§ Task
In the records below, find the line containing "Continue the OpenSCAD" and the line containing "arc(foot - r"; please repeat exactly the lines from one to the other, both included, and nothing more.

========================================

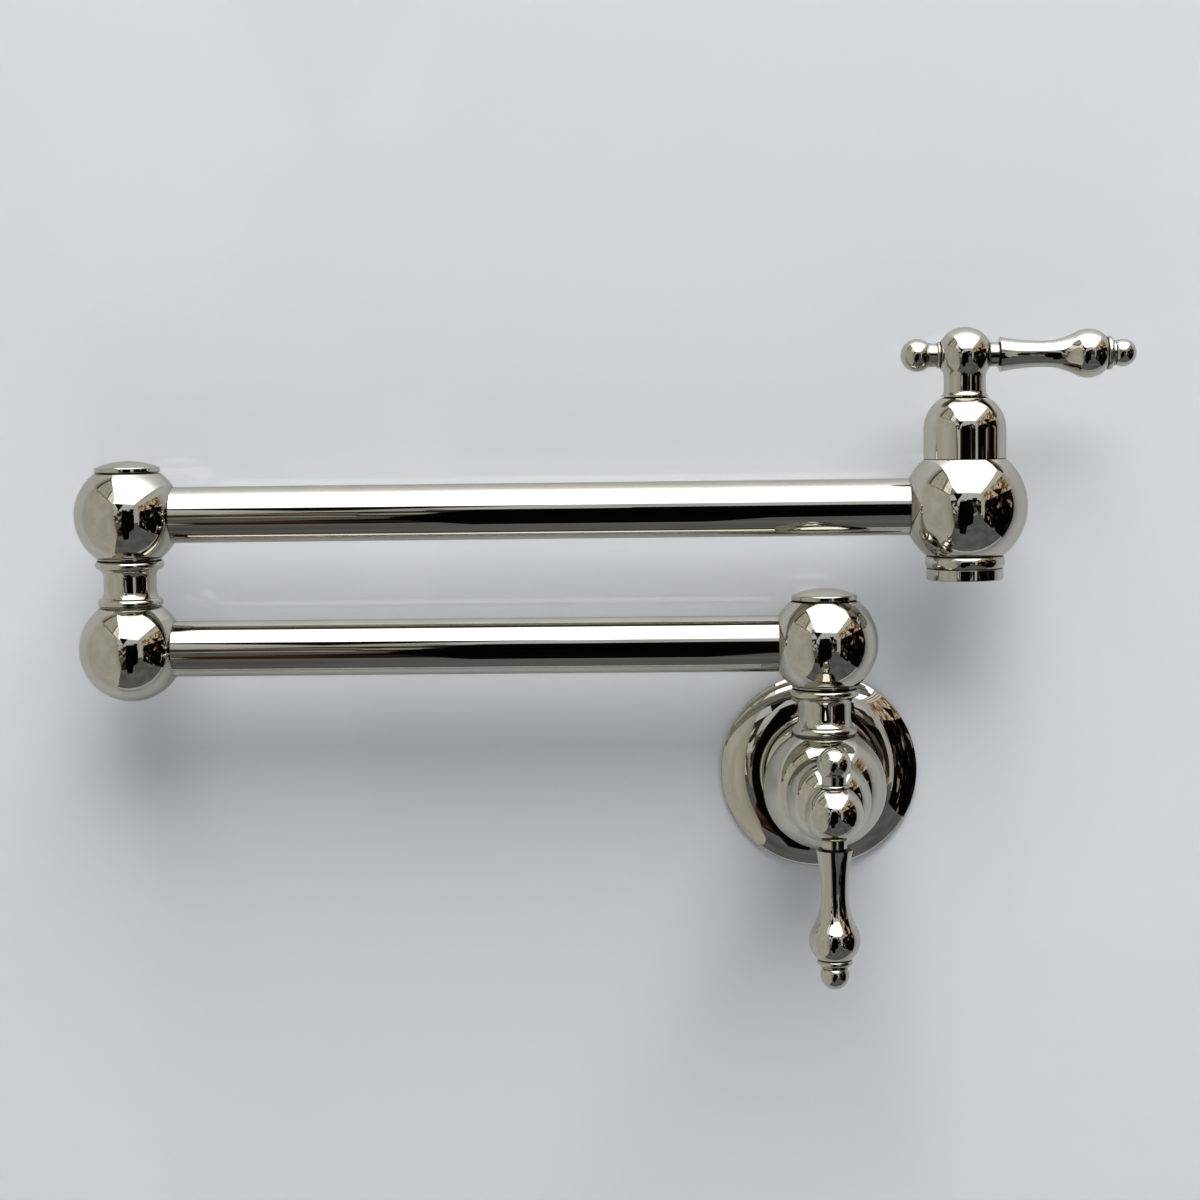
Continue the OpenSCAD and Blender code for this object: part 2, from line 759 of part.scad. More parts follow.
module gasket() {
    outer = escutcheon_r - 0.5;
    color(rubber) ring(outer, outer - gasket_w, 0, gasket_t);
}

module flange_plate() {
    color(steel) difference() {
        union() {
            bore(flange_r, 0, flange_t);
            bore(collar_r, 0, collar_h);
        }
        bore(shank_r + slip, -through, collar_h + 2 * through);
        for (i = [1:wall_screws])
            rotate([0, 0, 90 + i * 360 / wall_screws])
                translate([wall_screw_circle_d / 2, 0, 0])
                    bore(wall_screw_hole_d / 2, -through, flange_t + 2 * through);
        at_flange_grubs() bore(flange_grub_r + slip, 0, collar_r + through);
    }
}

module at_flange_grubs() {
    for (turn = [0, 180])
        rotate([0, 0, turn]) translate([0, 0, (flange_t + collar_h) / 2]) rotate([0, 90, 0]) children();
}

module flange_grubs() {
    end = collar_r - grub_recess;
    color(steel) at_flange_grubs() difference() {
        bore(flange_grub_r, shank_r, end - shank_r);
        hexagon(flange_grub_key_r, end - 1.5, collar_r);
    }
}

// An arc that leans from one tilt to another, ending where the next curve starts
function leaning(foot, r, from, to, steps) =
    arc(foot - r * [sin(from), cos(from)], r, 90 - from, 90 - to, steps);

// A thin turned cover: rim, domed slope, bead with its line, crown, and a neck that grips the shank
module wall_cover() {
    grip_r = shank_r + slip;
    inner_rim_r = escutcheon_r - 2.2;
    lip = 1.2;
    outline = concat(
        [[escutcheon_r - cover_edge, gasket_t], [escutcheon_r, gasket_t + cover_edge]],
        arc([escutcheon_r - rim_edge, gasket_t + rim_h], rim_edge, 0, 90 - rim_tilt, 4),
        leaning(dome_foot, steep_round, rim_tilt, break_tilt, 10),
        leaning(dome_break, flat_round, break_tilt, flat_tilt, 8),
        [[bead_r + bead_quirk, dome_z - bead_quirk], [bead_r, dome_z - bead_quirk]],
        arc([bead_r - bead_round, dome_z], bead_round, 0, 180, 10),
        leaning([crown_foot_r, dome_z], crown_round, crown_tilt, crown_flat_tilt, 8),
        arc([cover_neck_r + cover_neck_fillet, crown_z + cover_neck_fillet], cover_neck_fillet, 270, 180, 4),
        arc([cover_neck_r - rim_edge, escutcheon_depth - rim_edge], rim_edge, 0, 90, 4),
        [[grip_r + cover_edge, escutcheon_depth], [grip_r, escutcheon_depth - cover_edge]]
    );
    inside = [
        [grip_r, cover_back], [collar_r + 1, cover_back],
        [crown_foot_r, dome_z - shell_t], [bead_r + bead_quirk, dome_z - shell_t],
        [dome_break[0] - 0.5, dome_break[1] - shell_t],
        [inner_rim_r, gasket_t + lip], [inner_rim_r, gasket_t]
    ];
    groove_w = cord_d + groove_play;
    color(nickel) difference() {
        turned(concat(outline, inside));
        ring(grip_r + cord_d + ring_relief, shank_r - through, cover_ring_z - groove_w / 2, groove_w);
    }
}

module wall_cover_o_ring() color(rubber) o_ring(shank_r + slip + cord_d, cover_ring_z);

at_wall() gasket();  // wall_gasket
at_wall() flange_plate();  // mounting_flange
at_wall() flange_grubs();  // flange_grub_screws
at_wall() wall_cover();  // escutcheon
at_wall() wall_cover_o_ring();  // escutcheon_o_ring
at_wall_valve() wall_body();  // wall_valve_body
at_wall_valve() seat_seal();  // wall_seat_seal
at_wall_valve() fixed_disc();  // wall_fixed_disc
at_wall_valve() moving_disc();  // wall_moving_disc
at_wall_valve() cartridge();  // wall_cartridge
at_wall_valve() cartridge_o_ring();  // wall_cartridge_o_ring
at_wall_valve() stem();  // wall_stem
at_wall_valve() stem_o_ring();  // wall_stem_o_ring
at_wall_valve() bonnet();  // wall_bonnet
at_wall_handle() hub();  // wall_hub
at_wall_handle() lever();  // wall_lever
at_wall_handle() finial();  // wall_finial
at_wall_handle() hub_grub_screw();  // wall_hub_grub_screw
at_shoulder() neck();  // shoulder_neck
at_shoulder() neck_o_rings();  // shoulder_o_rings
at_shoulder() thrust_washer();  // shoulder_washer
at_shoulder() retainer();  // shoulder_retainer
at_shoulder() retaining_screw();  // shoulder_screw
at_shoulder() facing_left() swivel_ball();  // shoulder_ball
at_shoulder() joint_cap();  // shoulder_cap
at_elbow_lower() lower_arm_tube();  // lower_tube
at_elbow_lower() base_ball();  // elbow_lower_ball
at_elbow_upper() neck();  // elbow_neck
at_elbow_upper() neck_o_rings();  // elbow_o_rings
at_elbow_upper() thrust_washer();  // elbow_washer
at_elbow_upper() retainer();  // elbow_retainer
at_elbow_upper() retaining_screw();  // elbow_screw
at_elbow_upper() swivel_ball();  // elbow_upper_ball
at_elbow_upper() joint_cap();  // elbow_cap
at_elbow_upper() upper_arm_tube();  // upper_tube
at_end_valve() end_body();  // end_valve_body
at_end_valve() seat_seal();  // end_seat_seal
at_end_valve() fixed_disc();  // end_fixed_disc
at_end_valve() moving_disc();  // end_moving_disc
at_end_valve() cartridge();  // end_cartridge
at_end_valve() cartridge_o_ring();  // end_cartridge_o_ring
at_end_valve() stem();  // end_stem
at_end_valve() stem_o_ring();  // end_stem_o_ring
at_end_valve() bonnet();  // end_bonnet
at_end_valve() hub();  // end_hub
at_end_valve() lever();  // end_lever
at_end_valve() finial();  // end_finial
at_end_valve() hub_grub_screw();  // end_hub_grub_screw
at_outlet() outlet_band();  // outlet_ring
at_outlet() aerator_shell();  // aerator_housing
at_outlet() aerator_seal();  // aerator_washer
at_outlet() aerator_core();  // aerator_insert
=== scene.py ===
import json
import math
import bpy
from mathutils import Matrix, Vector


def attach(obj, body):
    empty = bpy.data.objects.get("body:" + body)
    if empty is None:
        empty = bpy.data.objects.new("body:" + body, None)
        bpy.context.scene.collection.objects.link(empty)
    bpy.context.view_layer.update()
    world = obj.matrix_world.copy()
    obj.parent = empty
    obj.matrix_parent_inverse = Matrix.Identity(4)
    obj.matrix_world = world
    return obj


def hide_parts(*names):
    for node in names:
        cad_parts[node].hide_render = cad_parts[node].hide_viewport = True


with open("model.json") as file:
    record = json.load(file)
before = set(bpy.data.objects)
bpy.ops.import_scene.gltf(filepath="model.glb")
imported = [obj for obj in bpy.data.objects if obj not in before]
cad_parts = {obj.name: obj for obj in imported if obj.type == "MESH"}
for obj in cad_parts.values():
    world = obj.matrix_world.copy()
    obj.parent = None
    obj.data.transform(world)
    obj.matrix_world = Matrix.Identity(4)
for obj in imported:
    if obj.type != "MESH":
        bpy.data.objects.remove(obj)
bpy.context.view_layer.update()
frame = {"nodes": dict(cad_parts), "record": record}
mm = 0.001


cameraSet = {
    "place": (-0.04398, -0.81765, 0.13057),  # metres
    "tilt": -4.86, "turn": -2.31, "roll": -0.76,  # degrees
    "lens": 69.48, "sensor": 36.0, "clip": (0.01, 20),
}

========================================

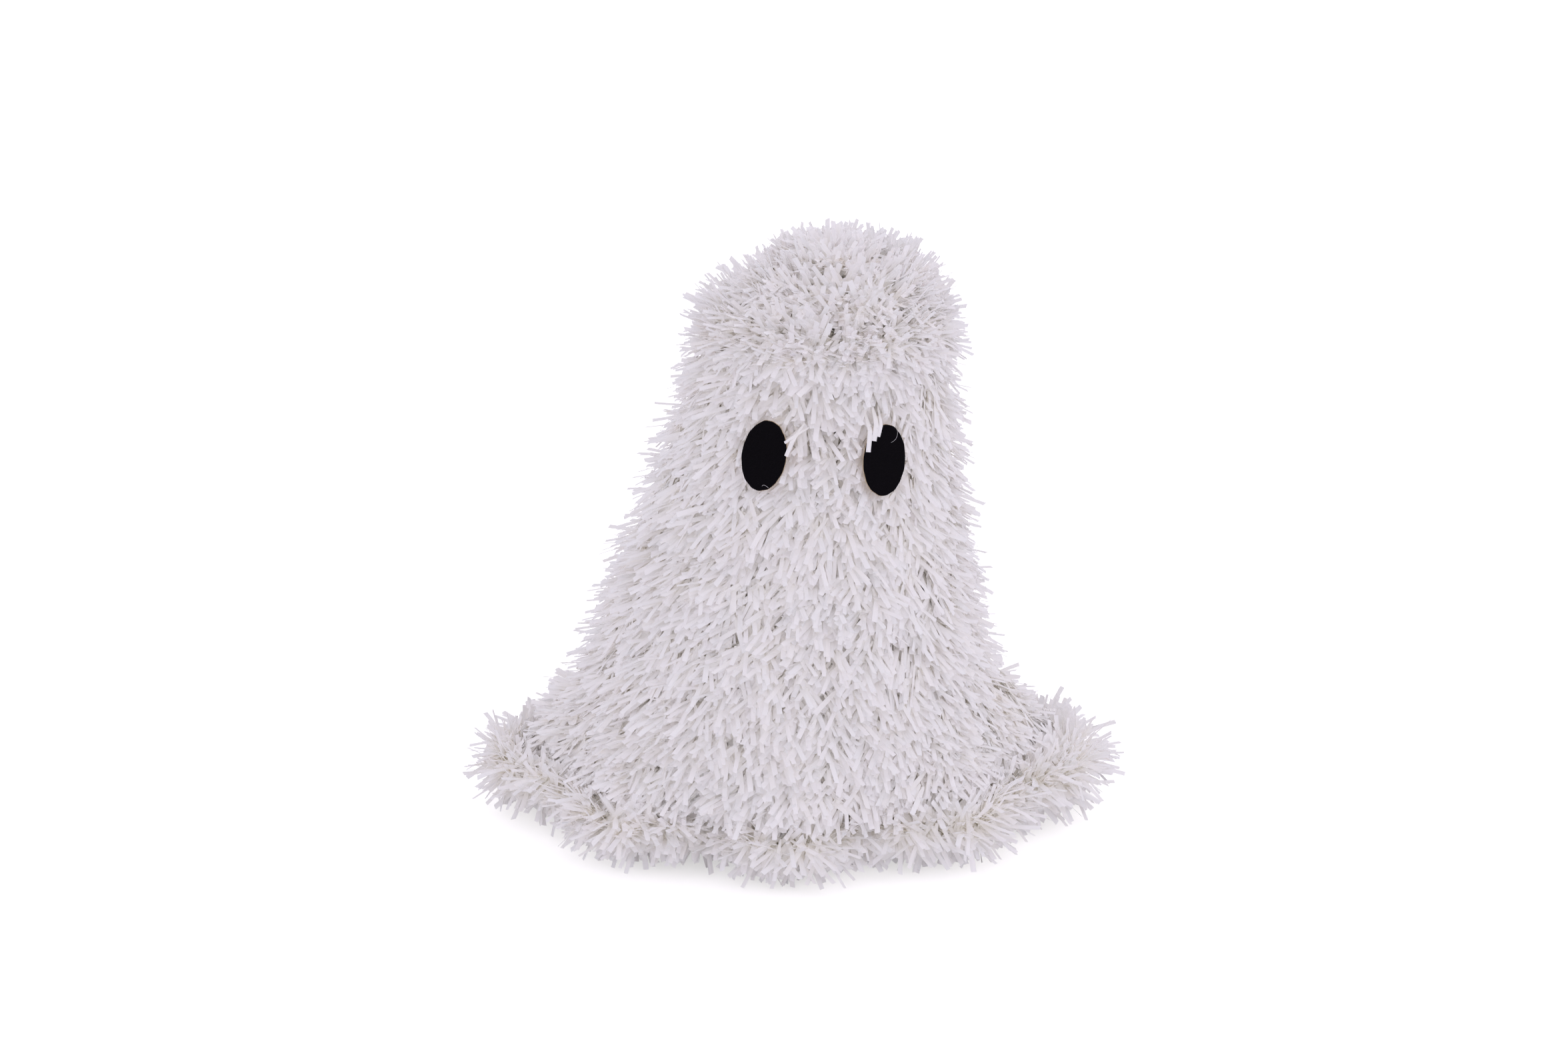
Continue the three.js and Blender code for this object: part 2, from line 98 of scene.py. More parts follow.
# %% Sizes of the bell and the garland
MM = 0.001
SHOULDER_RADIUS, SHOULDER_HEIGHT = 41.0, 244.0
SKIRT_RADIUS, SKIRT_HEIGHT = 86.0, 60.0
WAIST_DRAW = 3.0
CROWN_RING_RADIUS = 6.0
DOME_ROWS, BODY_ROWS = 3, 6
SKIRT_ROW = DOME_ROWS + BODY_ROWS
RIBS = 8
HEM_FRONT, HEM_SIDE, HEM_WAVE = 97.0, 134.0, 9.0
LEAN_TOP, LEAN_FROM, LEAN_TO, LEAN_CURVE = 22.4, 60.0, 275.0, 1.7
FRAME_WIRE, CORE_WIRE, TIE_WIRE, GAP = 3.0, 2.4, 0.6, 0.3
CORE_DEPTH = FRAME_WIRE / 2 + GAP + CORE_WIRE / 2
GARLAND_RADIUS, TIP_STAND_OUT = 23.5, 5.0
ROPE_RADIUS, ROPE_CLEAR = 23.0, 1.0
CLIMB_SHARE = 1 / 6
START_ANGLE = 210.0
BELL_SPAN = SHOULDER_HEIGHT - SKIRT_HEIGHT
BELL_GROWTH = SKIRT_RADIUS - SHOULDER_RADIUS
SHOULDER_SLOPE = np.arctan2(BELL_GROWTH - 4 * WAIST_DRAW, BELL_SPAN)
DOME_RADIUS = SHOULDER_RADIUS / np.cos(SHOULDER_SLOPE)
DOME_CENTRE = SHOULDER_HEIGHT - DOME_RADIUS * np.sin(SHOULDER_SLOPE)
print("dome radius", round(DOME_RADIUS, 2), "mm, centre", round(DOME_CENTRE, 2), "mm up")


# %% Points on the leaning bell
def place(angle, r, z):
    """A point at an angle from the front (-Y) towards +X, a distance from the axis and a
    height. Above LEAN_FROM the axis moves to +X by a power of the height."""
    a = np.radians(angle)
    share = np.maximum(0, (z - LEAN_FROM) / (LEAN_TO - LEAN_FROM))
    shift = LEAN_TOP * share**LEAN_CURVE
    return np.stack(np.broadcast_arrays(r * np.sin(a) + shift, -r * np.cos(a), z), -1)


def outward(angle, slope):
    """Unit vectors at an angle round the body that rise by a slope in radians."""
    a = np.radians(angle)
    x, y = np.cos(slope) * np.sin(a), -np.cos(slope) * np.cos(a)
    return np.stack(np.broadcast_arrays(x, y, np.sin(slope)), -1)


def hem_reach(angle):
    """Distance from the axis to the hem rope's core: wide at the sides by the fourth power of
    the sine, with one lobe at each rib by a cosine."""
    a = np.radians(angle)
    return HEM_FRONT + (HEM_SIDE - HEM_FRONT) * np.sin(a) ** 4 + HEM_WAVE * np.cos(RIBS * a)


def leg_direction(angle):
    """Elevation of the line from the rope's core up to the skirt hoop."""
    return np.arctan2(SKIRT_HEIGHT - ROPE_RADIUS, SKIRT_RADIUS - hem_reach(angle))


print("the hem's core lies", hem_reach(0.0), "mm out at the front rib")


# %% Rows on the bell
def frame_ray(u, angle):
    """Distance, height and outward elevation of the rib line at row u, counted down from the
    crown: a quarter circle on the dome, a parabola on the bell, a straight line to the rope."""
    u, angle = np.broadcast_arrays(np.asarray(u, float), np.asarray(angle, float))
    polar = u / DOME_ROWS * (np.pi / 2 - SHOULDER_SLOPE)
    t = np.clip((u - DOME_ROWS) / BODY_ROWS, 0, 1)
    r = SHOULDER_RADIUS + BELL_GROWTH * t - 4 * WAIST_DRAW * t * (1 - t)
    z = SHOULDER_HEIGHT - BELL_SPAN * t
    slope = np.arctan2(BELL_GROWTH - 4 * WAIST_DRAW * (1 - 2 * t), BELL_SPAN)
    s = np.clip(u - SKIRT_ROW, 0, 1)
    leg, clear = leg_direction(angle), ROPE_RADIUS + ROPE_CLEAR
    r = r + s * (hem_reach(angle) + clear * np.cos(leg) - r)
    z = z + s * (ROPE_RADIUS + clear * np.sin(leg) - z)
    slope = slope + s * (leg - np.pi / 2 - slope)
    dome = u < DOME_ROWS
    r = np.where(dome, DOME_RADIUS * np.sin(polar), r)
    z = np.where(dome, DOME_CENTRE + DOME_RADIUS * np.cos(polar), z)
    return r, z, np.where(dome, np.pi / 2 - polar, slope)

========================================

§ The result
Continue the OpenSCAD and Blender code for this object: part 2, from line 759 of part.scad. More parts follow.
module gasket() {
    outer = escutcheon_r - 0.5;
    color(rubber) ring(outer, outer - gasket_w, 0, gasket_t);
}

module flange_plate() {
    color(steel) difference() {
        union() {
            bore(flange_r, 0, flange_t);
            bore(collar_r, 0, collar_h);
        }
        bore(shank_r + slip, -through, collar_h + 2 * through);
        for (i = [1:wall_screws])
            rotate([0, 0, 90 + i * 360 / wall_screws])
                translate([wall_screw_circle_d / 2, 0, 0])
                    bore(wall_screw_hole_d / 2, -through, flange_t + 2 * through);
        at_flange_grubs() bore(flange_grub_r + slip, 0, collar_r + through);
    }
}

module at_flange_grubs() {
    for (turn = [0, 180])
        rotate([0, 0, turn]) translate([0, 0, (flange_t + collar_h) / 2]) rotate([0, 90, 0]) children();
}

module flange_grubs() {
    end = collar_r - grub_recess;
    color(steel) at_flange_grubs() difference() {
        bore(flange_grub_r, shank_r, end - shank_r);
        hexagon(flange_grub_key_r, end - 1.5, collar_r);
    }
}

// An arc that leans from one tilt to another, ending where the next curve starts
function leaning(foot, r, from, to, steps) =
    arc(foot - r * [sin(from), cos(from)], r, 90 - from, 90 - to, steps);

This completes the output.